Every line in the listing below from the one with "hide_parts(*nodes)" through the one with "piece in order." is to be reproduced exactly, both ends included; leave out the rest.

(begin)

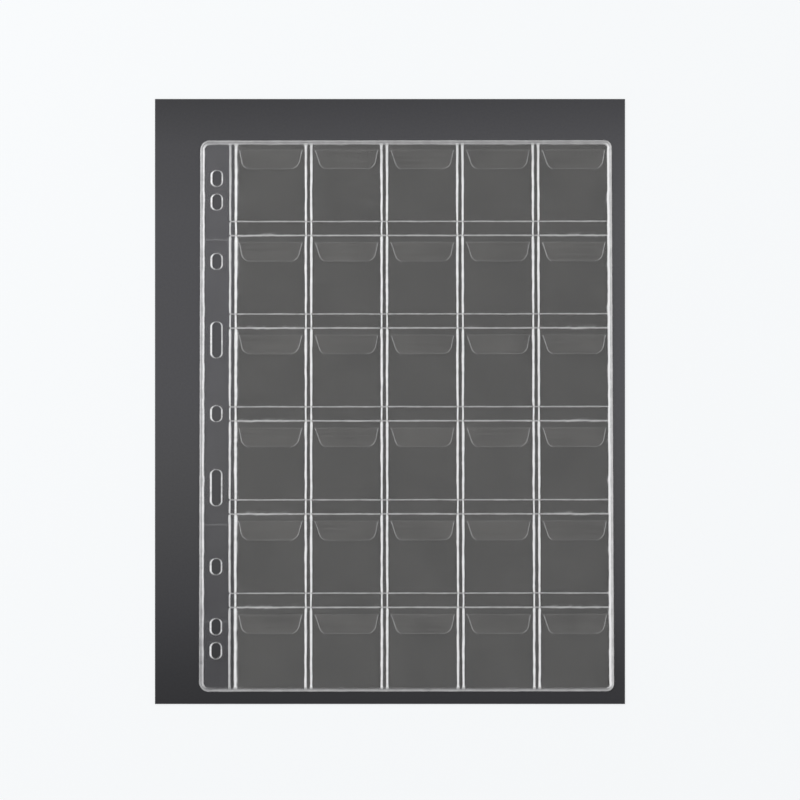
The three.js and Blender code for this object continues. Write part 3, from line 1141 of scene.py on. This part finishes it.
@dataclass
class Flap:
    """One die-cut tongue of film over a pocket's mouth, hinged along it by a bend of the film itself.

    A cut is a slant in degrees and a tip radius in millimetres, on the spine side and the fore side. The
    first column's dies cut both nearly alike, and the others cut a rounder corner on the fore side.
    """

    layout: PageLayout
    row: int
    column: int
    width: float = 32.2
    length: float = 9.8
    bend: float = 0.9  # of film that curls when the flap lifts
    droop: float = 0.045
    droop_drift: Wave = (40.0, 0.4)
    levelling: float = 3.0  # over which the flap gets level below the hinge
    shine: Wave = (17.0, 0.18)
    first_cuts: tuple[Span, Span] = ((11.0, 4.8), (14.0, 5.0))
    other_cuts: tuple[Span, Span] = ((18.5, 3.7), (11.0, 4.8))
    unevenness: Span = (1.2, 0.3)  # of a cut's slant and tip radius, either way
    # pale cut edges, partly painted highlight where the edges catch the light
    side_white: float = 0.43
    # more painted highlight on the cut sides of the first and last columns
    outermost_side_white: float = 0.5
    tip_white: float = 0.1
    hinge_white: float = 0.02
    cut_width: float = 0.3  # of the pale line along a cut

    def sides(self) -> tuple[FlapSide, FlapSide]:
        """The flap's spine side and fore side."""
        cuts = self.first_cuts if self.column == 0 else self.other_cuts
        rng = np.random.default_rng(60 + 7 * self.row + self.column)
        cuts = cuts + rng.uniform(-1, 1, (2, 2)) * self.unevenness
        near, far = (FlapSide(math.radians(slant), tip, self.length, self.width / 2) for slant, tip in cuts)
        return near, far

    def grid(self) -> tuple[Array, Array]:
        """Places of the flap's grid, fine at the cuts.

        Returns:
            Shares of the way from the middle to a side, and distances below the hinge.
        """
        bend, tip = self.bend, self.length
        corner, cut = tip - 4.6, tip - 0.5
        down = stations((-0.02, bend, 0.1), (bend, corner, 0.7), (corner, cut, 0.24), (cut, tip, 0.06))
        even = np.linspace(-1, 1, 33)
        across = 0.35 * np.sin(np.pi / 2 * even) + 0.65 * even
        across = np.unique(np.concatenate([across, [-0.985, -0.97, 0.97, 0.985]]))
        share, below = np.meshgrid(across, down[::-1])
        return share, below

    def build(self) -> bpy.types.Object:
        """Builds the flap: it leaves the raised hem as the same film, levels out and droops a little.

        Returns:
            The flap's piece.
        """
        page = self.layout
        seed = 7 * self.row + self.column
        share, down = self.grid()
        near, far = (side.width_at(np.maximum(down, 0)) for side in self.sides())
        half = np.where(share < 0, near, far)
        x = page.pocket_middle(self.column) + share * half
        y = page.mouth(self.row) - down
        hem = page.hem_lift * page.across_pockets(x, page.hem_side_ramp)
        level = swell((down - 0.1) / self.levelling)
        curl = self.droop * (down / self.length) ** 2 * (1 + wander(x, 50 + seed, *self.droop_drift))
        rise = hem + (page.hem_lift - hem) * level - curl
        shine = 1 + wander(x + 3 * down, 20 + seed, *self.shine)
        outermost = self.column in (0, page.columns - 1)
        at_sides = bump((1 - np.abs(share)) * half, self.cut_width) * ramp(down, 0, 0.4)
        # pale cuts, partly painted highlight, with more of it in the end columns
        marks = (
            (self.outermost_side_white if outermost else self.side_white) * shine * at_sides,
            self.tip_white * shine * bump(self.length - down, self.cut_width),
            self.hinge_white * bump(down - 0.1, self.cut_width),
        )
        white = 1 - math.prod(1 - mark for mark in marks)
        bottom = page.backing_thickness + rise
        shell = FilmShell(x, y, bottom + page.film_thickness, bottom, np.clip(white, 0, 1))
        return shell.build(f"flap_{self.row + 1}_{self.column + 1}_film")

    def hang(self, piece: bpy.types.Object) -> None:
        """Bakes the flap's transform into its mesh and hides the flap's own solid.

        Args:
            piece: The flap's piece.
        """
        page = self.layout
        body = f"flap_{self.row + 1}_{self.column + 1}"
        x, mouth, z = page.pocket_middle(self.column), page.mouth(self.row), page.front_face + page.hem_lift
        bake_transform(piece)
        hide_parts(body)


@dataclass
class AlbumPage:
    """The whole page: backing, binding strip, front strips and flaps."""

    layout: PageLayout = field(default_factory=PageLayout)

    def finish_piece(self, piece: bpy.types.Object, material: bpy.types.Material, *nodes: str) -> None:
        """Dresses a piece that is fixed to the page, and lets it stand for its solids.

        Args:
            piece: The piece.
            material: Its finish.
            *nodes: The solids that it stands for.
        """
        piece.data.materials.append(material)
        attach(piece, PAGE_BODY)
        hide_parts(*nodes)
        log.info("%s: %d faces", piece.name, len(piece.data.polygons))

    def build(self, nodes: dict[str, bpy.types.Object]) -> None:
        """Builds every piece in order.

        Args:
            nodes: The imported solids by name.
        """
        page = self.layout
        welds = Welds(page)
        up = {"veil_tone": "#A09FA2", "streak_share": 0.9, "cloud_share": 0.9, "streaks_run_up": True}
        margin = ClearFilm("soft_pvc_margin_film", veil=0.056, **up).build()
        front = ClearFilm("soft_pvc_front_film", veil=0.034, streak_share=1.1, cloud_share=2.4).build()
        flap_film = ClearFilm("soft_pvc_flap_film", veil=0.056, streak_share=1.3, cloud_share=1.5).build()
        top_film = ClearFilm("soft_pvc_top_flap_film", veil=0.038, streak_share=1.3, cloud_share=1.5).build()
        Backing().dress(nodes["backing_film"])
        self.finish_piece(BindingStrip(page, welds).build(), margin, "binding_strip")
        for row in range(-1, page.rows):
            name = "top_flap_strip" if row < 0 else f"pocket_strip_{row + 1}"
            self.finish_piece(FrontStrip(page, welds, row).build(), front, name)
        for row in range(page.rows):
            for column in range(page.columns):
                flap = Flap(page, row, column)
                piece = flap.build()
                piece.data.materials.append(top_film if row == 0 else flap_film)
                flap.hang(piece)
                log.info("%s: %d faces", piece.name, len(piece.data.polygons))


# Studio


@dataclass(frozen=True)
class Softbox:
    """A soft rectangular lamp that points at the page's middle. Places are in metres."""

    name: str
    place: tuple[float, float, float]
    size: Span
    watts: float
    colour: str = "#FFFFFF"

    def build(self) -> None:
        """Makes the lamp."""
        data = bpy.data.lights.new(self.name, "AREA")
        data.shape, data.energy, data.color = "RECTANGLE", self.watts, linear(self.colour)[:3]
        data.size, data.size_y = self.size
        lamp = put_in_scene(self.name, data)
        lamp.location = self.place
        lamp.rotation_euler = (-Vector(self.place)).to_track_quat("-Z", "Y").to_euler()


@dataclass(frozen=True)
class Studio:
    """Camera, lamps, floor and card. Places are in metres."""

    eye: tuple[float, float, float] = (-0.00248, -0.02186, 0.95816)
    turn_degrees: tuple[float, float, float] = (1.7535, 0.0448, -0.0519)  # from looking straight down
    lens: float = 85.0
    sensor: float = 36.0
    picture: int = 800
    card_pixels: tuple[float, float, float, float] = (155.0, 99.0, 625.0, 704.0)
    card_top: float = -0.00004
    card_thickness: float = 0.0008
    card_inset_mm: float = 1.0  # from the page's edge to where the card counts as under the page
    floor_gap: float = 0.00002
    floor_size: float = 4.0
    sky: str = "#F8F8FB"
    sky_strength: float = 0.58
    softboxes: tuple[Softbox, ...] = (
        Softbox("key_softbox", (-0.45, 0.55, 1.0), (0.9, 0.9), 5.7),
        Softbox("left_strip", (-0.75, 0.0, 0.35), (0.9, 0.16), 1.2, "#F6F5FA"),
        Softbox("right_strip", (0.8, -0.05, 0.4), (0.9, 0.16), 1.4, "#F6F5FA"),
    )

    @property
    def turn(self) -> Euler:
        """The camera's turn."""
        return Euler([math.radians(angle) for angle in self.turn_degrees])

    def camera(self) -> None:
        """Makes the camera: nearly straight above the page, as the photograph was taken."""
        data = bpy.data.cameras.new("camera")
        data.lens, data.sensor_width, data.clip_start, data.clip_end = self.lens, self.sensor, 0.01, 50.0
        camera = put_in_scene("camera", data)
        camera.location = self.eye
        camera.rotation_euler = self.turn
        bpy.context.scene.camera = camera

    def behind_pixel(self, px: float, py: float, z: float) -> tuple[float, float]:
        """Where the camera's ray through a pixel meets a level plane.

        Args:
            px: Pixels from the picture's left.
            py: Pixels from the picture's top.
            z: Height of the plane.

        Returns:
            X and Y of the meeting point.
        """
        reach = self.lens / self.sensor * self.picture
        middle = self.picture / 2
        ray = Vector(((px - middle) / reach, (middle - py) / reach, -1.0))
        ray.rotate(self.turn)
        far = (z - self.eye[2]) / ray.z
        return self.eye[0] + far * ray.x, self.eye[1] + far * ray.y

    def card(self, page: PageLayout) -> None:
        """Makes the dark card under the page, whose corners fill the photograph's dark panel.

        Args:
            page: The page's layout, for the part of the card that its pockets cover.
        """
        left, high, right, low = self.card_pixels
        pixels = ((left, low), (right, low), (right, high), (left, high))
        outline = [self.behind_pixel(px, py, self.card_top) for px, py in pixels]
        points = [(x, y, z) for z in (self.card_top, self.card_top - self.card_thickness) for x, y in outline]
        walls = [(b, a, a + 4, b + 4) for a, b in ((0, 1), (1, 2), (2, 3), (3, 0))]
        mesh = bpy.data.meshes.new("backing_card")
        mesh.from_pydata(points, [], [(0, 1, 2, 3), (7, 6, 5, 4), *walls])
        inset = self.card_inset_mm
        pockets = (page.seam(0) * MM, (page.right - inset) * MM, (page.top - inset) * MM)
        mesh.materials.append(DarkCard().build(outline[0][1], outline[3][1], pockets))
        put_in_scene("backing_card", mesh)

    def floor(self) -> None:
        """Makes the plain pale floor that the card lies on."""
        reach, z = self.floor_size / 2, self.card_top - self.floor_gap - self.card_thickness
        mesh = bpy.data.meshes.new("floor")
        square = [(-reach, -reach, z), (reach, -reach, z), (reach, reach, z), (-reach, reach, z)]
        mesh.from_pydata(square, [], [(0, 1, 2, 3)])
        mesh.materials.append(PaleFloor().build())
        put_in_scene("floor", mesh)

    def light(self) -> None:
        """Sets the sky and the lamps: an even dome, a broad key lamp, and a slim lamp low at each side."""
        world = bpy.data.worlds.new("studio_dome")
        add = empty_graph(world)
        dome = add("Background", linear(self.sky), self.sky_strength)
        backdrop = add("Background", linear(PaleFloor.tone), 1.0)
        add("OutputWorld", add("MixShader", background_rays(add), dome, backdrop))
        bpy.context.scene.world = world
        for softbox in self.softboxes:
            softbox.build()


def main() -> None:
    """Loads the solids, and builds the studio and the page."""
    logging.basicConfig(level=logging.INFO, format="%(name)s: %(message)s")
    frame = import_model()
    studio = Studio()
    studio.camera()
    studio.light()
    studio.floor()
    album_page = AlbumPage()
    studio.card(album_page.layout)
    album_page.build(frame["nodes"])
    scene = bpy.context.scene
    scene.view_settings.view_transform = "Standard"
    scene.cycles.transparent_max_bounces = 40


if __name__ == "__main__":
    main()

(end)

Output for this exercise:
        hide_parts(*nodes)
        log.info("%s: %d faces", piece.name, len(piece.data.polygons))

    def build(self, nodes: dict[str, bpy.types.Object]) -> None:
        """Builds every piece in order.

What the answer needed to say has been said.